Trusted verification checklist
- Regulatory footing: Is the issuer/venue licensed and clear about investor eligibility?
- Contract authenticity: Contract address sourced from the issuer; no lookalike tokens.
- Backing and custody: Named custodian, legal structure, and how tokens link to shares.
- Attestations and audits: Frequency, independent verifiers, and how to reconcile token supply.
- Oracle integrity (synthetics): Price feed sources, fallback mechanisms, and collateralization.
- Redemption and rights: Can tokens be redeemed for shares or cash? What rights are included or excluded?
Key risks to manage
- Legal and redemption risk: Tokenized shares may carry transfer restrictions; redemptions can be paused or limited.
- Market liquidity: New markets may have wide spreads and thin depth.
- Counterparty and custody: Issuer or custodian failure can impair claims.
- Oracle and smart-contract risk: Bugs or feed manipulation can impact pricing and settlement.
- Jurisdictional changes: Rules can evolve quickly; review updates from local regulators.

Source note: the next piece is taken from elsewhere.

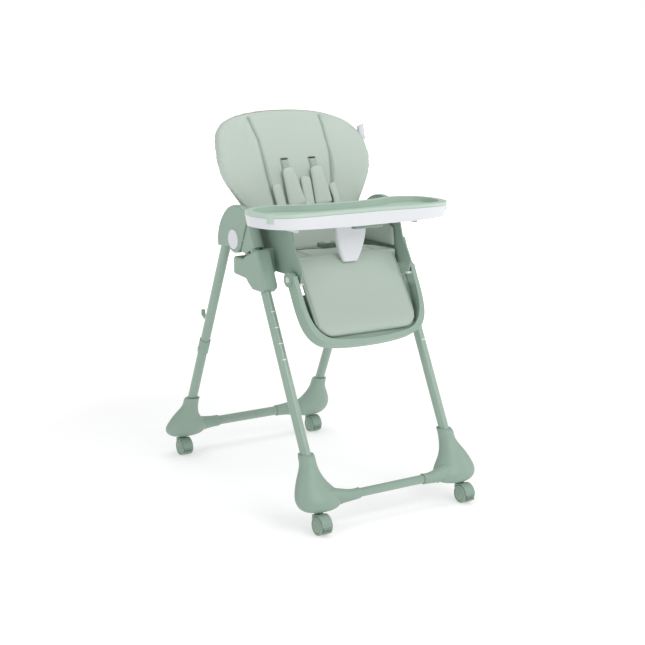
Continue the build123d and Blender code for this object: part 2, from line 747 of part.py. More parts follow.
def tray_face(trim, height):
    """Plan of the tray at a height, pulled in by a trim all round."""
    right = tray_outline + tray_belly
    left = [(-x, y) for x, y in reversed(right[1:-1])]
    edge = Spline(*(right + left), periodic=True)
    rim = []
    steps = 48
    for step in range(steps):
        spot = edge @ (step / steps)
        along = edge % (step / steps)
        rim.append((spot.X - along.Y * trim, spot.Y + along.X * trim))
    return Pos(0, 0, height) * make_face([Spline(*rim, periodic=True)])


def tray_slab(trim, low, high):
    return extrude(tray_face(trim, low), high - low, dir=(0, 0, 1))


def crowned_band(low, high, low_droop, high_droop):
    """The space between two shallow arches across the tray; droop is measured at its ends."""
    reach = tray_half_width + 16
    face = make_face([
        ThreePointArc((-reach, low - low_droop), (0, low), (reach, low - low_droop)),
        Line((reach, low - low_droop), (reach, high - high_droop)),
        ThreePointArc((reach, high - high_droop), (0, high), (-reach, high - high_droop)),
        Line((-reach, high - high_droop), (-reach, low - low_droop))])
    return extrude(Plane.XZ * face, 500, both=True)


def tray_base():
    """White lower tray with side rails that slide on the armrests."""
    shell = loft([tray_face(7, tray_bottom_z - 4), tray_face(0, tray_bottom_z + tray_rim_height + 4)])
    shell &= crowned_band(tray_bottom_z, tray_bottom_z + tray_rim_height, -tray_bottom_lift, tray_top_droop)
    shell -= tray_slab(11, tray_bottom_z + 12, tray_bottom_z + 80)
    rail_top = tray_bottom_z + 4
    rail_low = seat_rim_z + 3 + touch_gap
    rail_y = tray_front_y + 120
    rail_length = 110
    rail = Pos(seat_half_width - 1, rail_y, (rail_top + rail_low) / 2) * Box(
        26, rail_length, rail_top - rail_low)
    rail += Pos(seat_half_width + 14.5, rail_y, rail_low) * Box(5, rail_length, 20)
    for side in (rail, mirror(rail, about=Plane.YZ)):
        shell += side
    slot_length = latch_tab + latch_travel + 2
    return shell - Pos(0, latch_y - latch_travel / 2, tray_bottom_z + 4) * Box(70, slot_length, 14)


def tray_overlay():
    """Lift-off top tray with a raised rim and a shallow well."""
    seat_z = tray_bottom_z + tray_rim_height + overlay_gap
    top_z = seat_z + overlay_height
    rim = tray_slab(0.4, seat_z - 20, top_z + 5) & crowned_band(seat_z, top_z, tray_top_droop, tray_top_droop)
    bowl = tray_slab(19, seat_z - 12, top_z - tray_top_droop)
    well = tray_slab(22, seat_z - 9, top_z + 20)
    return (rim + bowl) - well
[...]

If you want actual equity exposure on-chain, opt for regulated tokenization venues like ToVest that offer clear custody, attestations, and redemption mechanics. If you seek 24/7, composable price exposure, a well-audited derivatives protocol may be fitting—just recognize it’s not share ownership. In both cases, verify the issuer, contract, and proofs before you buy, and keep your assets in secure custody.